DOI: https://doi.org/10.36347/sjet.2025.v13i04.002

Pages: 208-222

In this work, Rb₂TlSbX₆ with X = Cl, Br, or I will be studied using density functional theory (DFT) and BoltzTraP2 to investigate its structural, electronic, mechanical, optical, and thermoelectric properties. Analysis of the phonon dispersion confirms dynamic stability, while the absence of imaginary frequencies guarantees thermodynamic stability. Calculations of electronic band structures show that direct band gaps exist for each material, with Rb₂TlSbCl₆ having the most significant and Rb₂TlSbI₆ having the smallest due to the decreasing electronegativity of the halide ions.
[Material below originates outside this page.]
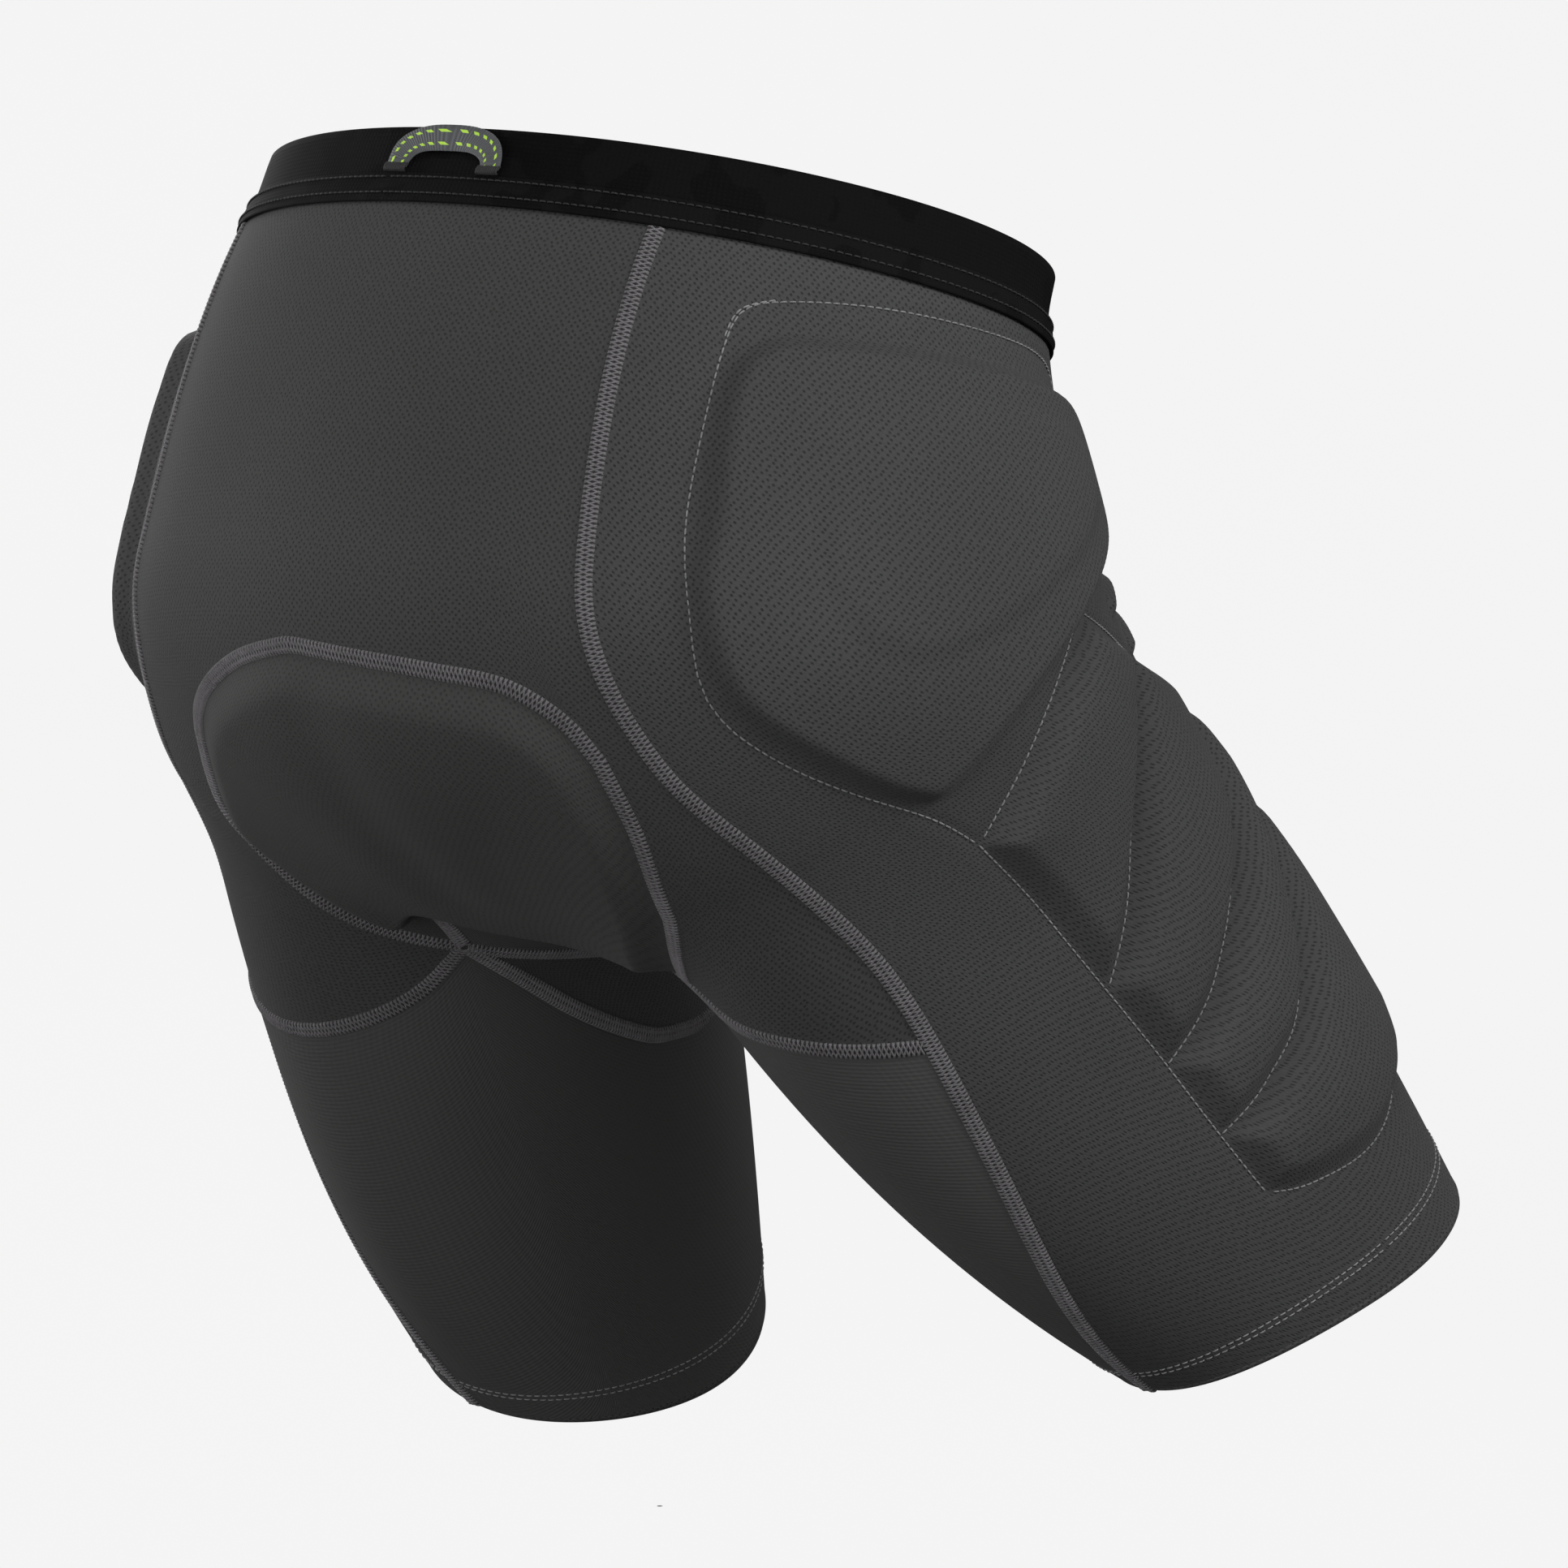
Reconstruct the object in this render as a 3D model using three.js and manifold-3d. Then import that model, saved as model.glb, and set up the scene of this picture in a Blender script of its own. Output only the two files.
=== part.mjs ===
// Padded impact shorts, worn in a low riding stance: waistband, stretch panels joined by flat seams,
// hip and thigh foam between cover and lining, seat padding, turned hems and a hang loop.
// Millimetres. +X is the wearer's right, +Y is forward and +Z is up.
// The origin is the centre of the waist opening.
import Module from "manifold-3d";
import * as THREE from "three";
import { mergeVertices } from "three/addons/utils/BufferGeometryUtils.js";

// ---- Driving dimensions ----

const WAIST = { halfWidth: 152, halfDepth: 111, lean: 16 };
const HIPS = { halfWidth: 186, backDepth: 148, frontDepth: 115, below: 145, forward: 18, closing: 100 };
const HIP_JOINT = { out: 99, forward: -22, up: -166 };
const STANCE = {
  right: { side: 1, flex: 45, spread: 7.5, length: 280, hemFront: 10, hemOut: 3 },
  left: { side: -1, flex: 32, spread: 14, length: 292, hemFront: 5.5, hemOut: -8 },
};
// Half widths and half depths of a leg's section at the hip joint, mid thigh and hem.
const THIGH = { wide: [78, 66, 57], back: [85, 96, 69], front: [100, 96, 69] };
const ROUNDING = { trunkToLegs: 37, legToLeg: 40 };

const GAP = 0.35;
const FABRIC = 1.2;
const LINING = 0.8;
const BAND = { height: 27, thick: 1.8, bindingHeight: 10, bindingThick: 0.8 };
const SEAM = { width: 5.4, proud: 0.5, clearance: 1.2 };
const HEM = { height: 16, thick: 0.9, steps: 32 };
const GRIPPER = { height: 12, thick: 0.8 };
const HIP_FOAM = 9.5;
const THIGH_FOAM = 9;
const SEAT = { foam: 8, gap: 1.2, border: 10 };
const FOAM_SLOPE = 18;
const GROOVE = 6;
const HIP_MARGIN = 5;
const LOOP = { span: 50, rise: 15.5, ribbon: 9, topShare: 0.95, thick: 1, across: 22, gap: 0.6 };

// ---- Outlines on a leg's wrapped surface ----
// Each point is [degrees round the leg, percent of the way from waist to hem]: 0 degrees is the
// outer side, 90 the front, -90 the back and 180 the inside of the leg.

const BACK_SEAM = [[-88, 7], [-87, 31], [-83, 41], [-74, 48], [-67, 57], [-68, 68], [-75, 81], [-92, 101]];
const FRONT_SEAM = [[80, 7], [84, 40], [92, 74], [100, 101]];
// The stance moves each leg's crotch seams in its own way. They all meet at the star point.
const CROTCH_SEAMS = {
  right: {
    star: [-110, 55.2],
    shoulder: [[-113, 35.4], [-104, 36.2], [-96, 37.2], [-91.5, 39], [-89.5, 41]],
    seatEdge: [[-89.5, 41], [-90, 45.2], [-95, 49.6], [-102, 52.6]],
    seatBase: [-119, 52.6],
    gussetEdge: [[-128, 59], [-146, 62.5], [-164, 65.5], [-182, 66]],
    rearCross: [[-100, 57.3], [-87, 58.8], [-67, 61.9]],
    frontCross: [[-127, 62.5], [-147, 68], [-166, 71.5], [-184, 73.5], [-214, 75], [-267, 71]],
  },
  left: {
    star: [-129, 55.6],
    shoulder: [[-119, 35.6], [-114, 36.5], [-108, 38.2], [-103, 40.1], [-100, 41.7]],
    seatEdge: [[-100, 41.7], [-95, 47.1], [-102, 50.6], [-112, 53.3]],
    seatBase: [-127, 50.2],
    gussetEdge: [[-141, 57.5], [-158, 60.2], [-176, 63], [-192, 64.5]],
    rearCross: [[-119, 58.7], [-104, 61], [-87, 62.4], [-67, 62.6]],
    frontCross: [[-147, 63.3], [-166, 68.7], [-184, 71.8], [-214, 74], [-267, 71]],
  },
};
const HIP_REAR = [[-70, 16.5], [-70, 38.5]];
const HIP_FRONT = [[28, 14], [30, 31]];
const HIP_BASE = [[-70, 38.5], [-50, 46.6], [-3, 36.8], [30, 31]];
const THIGH_REAR = [[-44, 51.4], [-36, 59.8], [-27, 73.7], [-23, 88.4]];
const THIGH_FORE = [[-3, 37.5], [27, 43.5], [60, 52], [78, 66], [80, 91]];
const GROOVES = [
  [[-3, 37.5], [-19, 43.2], [-32, 47.9], [-44, 51.4]],
  [[27, 43.5], [8, 54.8], [-12, 62.5], [-31, 67]],
  [[64, 54], [50, 67], [4, 73.4], [-26, 75]],
  [[78, 68], [37, 79.9], [0, 82.2], [-24, 82.4]],
  [[80, 91], [26, 91.5], [-8, 90], [-23, 88.4]],
];

// Millimetres along the surface for one degree and one percent.
const WRAP_DEGREE = 1.43;
const WRAP_PERCENT = 4;
// A panel's border is drawn in by this much to leave room for the seam.
const BESIDE_SEAM = SEAM.width / 2 + SEAM.clearance;
const PANEL_TOP = BAND.height + GAP - BESIDE_SEAM;
// Places on the body's centre line, in degrees from the back through the crotch to the front.
const SEAT_TOP = 3.4;
const SEAT_BASE = 59;
const GUSSET_FRONT = 143;

// ---- The wearer's shape, which the fabric follows ----

const radians = THREE.MathUtils.degToRad;
const mix = THREE.MathUtils.lerp;
const smooth = (x) => THREE.MathUtils.smoothstep(x, 0, 1);
const X = new THREE.Vector3(1, 0, 0);
const lean = radians(WAIST.lean);
const trunkUp = new THREE.Vector3(0, Math.sin(lean), Math.cos(lean));
const trunkForward = new THREE.Vector3(0, Math.cos(lean), -Math.sin(lean));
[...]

The total and partial density of states (TDOS and PDOS) indicate that dominant hybridisation between cations and anions results in a higher degree of carrier mobility. Strong light absorption in the visible to ultraviolet regions suggests these materials have high potential for photovoltaic and optoelectronic applications. Other estimated optical properties, such as the dielectric function, absorptivity coefficient, and refractive index, were found to support this claim. Stability assessments based on elastic constants reveal robust but ductile behavior. The thermoelectric characteristics exhibit notable Seebeck coefficients, power factors, and figure of merit (ZT), achieving a value of 1.99 at a temperature of 700 K. Their thermoelectric performance is further enhanced by a reduction in lattice thermal conductivity and a high BoltzTraP2 output. In general, Rb₂TlSbX₆ perovskites offer remarkable prospects for next-generation thermoelectric and photovoltaic devices due to their high energy conversion efficiency and ecological friendliness. Additional experimental work can help make them pivotal in the context of sustainable energy technologies.